At thetransportpolitic.com, I saw a proposal from somebody who argued that the double-harbor character of Lower Manhattan demanded some kind of Australian-style loop too, maybe accompanied with a Queens-East Side-Brooklyn crossrail in order to have an interchange at Union Square.

Belgium - Medium-sized city makes amends for a proper subway

Then we have Charleloi in Belgium. Flemish-Walloon relations make for insane compromises. Flanders became its port in Antwerpen, so Wallonia needed some compensation which it got in form of the Métro Charleloi which is actually an LRT. Charleloi is way too small for a subway, hence its design is like a squid with a ring as its actual body. Only few lines were actually opened and every line serves all stations inside the ring while only serving one spoke. And as most of you know, large portions were and are unused for ages. If this hadn't happend IOTL, you'd consider this ASB, but Belgium is Belgium as we know.
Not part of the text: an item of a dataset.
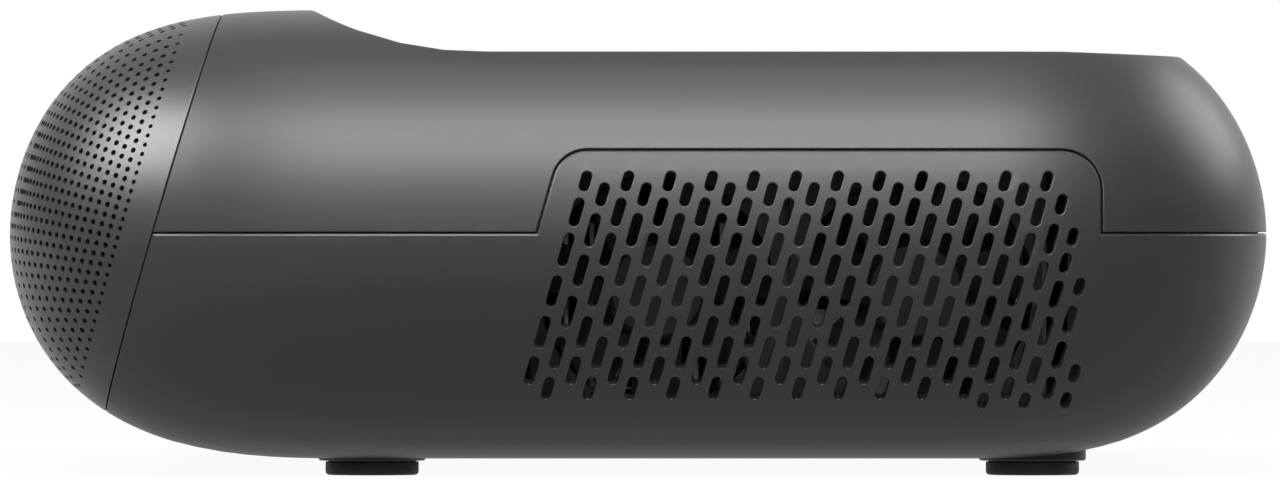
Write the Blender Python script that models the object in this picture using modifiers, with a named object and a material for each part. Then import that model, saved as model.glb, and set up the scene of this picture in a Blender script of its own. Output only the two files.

The Difference That Makes The Difference: Loops Are No Circle Lines

Loops exist to easily access a number of closely situated stations, preferably in downtown, that won't line up in one direction with the same train. Circle lines on the other hand exist to provide tangential connections beyond the central interchange contour. This is special treatment for everybody because though nobody can demand to take just linear distance from A to B, cutting unnecessary detours by going orbital should be could enough for most purposes. They also offer a likewise alternative interchange contour: You don't have to remember where to change from line X to line Y if the circle crosses every line anyway. People jams become more doable too. The term "contour" comes from Moscow parlance. The non-circle exchange stations are considered to be the First Interchange Contour, Koltsevaya Line (5) is therefore the Second Interchange Contour and the final iteration of line 11, a big-ass second circle metro, is being built under the project name Third Interchange Contour.